__Given data__.
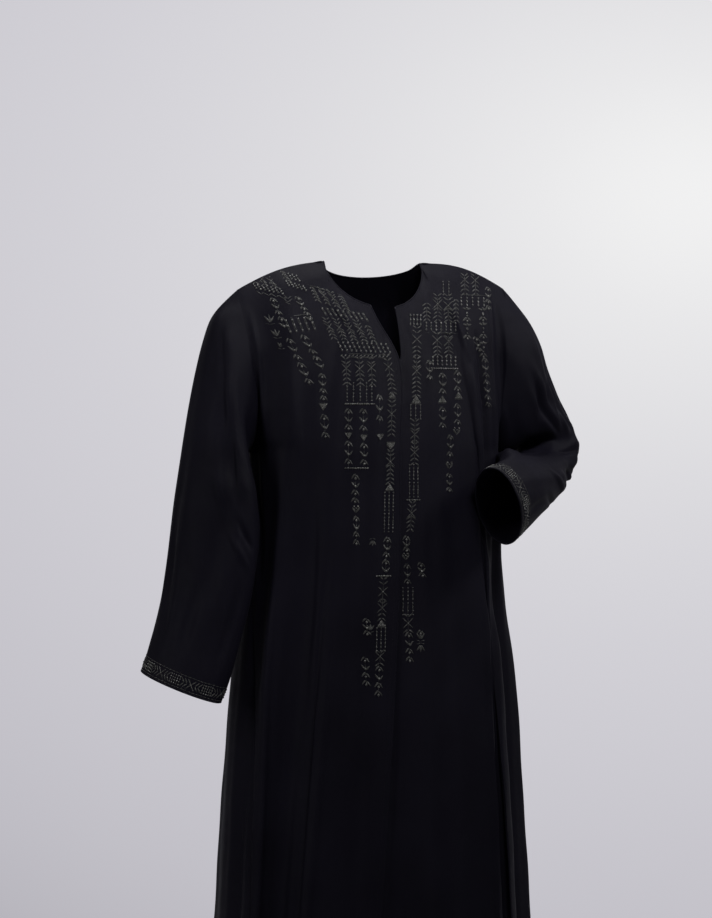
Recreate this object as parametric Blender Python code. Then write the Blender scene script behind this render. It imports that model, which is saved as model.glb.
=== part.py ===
"""Abaya cloak: a long open-front robe with set-in long sleeves, hanging as it is worn.

It is cut as two fronts, one back and two sleeves. The wearer's right front laps over the left
front down the centre, the right arm hangs and the left arm is bent, its cuff before the waist.

Frame, in metres: the origin is midway between the shoulders, which carry the cloak. +Z is up,
the front faces -Y and the wearer's left is +X. Angles round the body run in degrees from the
centre front: 90 is the left side seam, 180 the centre back and -90 the right side seam.
"""

import math

import bpy
import numpy as np

# ------------------------------------------------------------------ driving sizes
WALL = 0.0015           # the cloth's thickness
GAP = 0.0003            # between pieces at a seam
UNDERARM_Z = -0.270
HEM_Z = -1.420
NECK_HALF_WIDTH = 0.075
NECK_TOP_Z = 0.008      # where the shoulder seam meets the neckline
NECK_FRONT = (-0.055, -0.060)   # y and z of the neckline at the centre front
NECK_BACK = (0.050, -0.012)     # and at the centre back
SHOULDER_X = 0.205      # the shoulder tips, where the sleeves begin
SHOULDER_Z = {-1: -0.036, 1: -0.027}    # the bent arm, on the left, lifts its shoulder
SHOULDER_RISE = {-1: 0.009, 1: 0.012}   # each shoulder seam's bow above a straight line
LAP_STEP = 0.0034       # how far the left front sinks below the right one
LAP_FLAT = 0.026        # width of the left front's sunken edge
LAP_BLEND = 0.034       # and of the slope that leads back out of it

# ------------------------------------------------------------------ grid of each panel
YOKE_ROWS = 12          # between the shoulder and the underarm
SKIRT_ROWS = 16         # between the underarm and the hem
NECK_COLUMNS = 7        # of a front, along the neckline
SHOULDER_COLUMNS = 8    # along the shoulder seam
BACK_NECK_COLUMNS = 3   # on each half of the back
SLEEVE_ROWS = 14

# The cloak's section at each height: half width, depth in front and depth behind.
SECTIONS = (
    # height, half width, front, back
    (UNDERARM_Z, 0.187, 0.125, 0.112),
    (-0.440, 0.196, 0.138, 0.116),
    (-0.630, 0.213, 0.150, 0.128),
    (-0.950, 0.231, 0.170, 0.155),
    (HEM_Z, 0.255, 0.195, 0.190),
)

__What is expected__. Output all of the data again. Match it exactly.

__Result__.
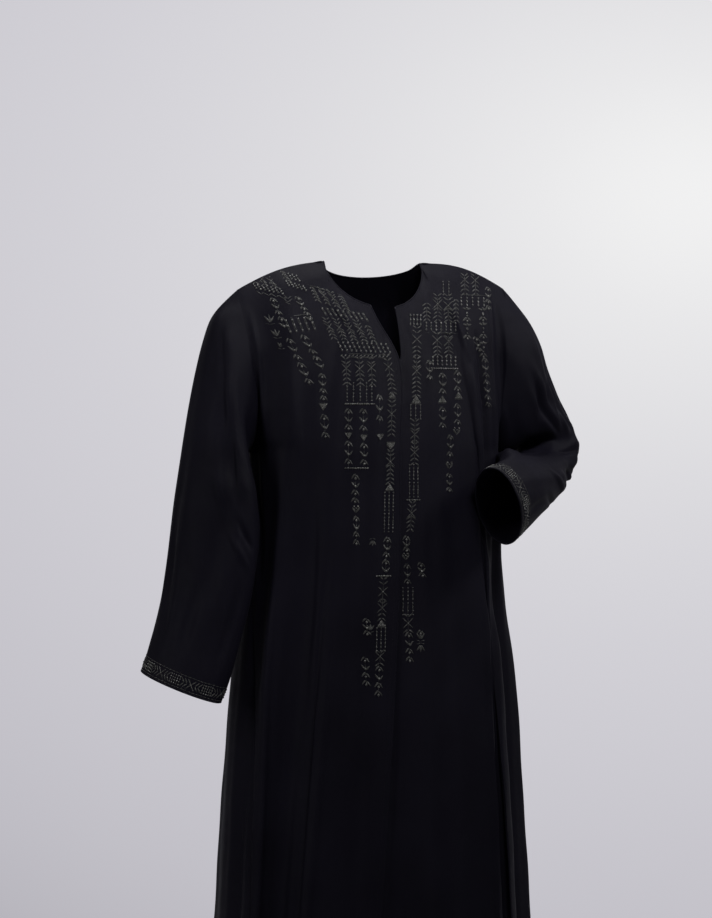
Recreate this object as parametric Blender Python code. Then write the Blender scene script behind this render. It imports that model, which is saved as model.glb.
=== part.py ===
"""Abaya cloak: a long open-front robe with set-in long sleeves, hanging as it is worn.

It is cut as two fronts, one back and two sleeves. The wearer's right front laps over the left
front down the centre, the right arm hangs and the left arm is bent, its cuff before the waist.

Frame, in metres: the origin is midway between the shoulders, which carry the cloak. +Z is up,
the front faces -Y and the wearer's left is +X. Angles round the body run in degrees from the
centre front: 90 is the left side seam, 180 the centre back and -90 the right side seam.
"""

import math

import bpy
import numpy as np

# ------------------------------------------------------------------ driving sizes
WALL = 0.0015           # the cloth's thickness
GAP = 0.0003            # between pieces at a seam
UNDERARM_Z = -0.270
HEM_Z = -1.420
NECK_HALF_WIDTH = 0.075
NECK_TOP_Z = 0.008      # where the shoulder seam meets the neckline
NECK_FRONT = (-0.055, -0.060)   # y and z of the neckline at the centre front
NECK_BACK = (0.050, -0.012)     # and at the centre back
SHOULDER_X = 0.205      # the shoulder tips, where the sleeves begin
SHOULDER_Z = {-1: -0.036, 1: -0.027}    # the bent arm, on the left, lifts its shoulder
SHOULDER_RISE = {-1: 0.009, 1: 0.012}   # each shoulder seam's bow above a straight line
LAP_STEP = 0.0034       # how far the left front sinks below the right one
LAP_FLAT = 0.026        # width of the left front's sunken edge
LAP_BLEND = 0.034       # and of the slope that leads back out of it

# ------------------------------------------------------------------ grid of each panel
YOKE_ROWS = 12          # between the shoulder and the underarm
SKIRT_ROWS = 16         # between the underarm and the hem
NECK_COLUMNS = 7        # of a front, along the neckline
SHOULDER_COLUMNS = 8    # along the shoulder seam
BACK_NECK_COLUMNS = 3   # on each half of the back
SLEEVE_ROWS = 14

# The cloak's section at each height: half width, depth in front and depth behind.
SECTIONS = (
    # height, half width, front, back
    (UNDERARM_Z, 0.187, 0.125, 0.112),
    (-0.440, 0.196, 0.138, 0.116),
    (-0.630, 0.213, 0.150, 0.128),
    (-0.950, 0.231, 0.170, 0.155),
    (HEM_Z, 0.255, 0.195, 0.190),
)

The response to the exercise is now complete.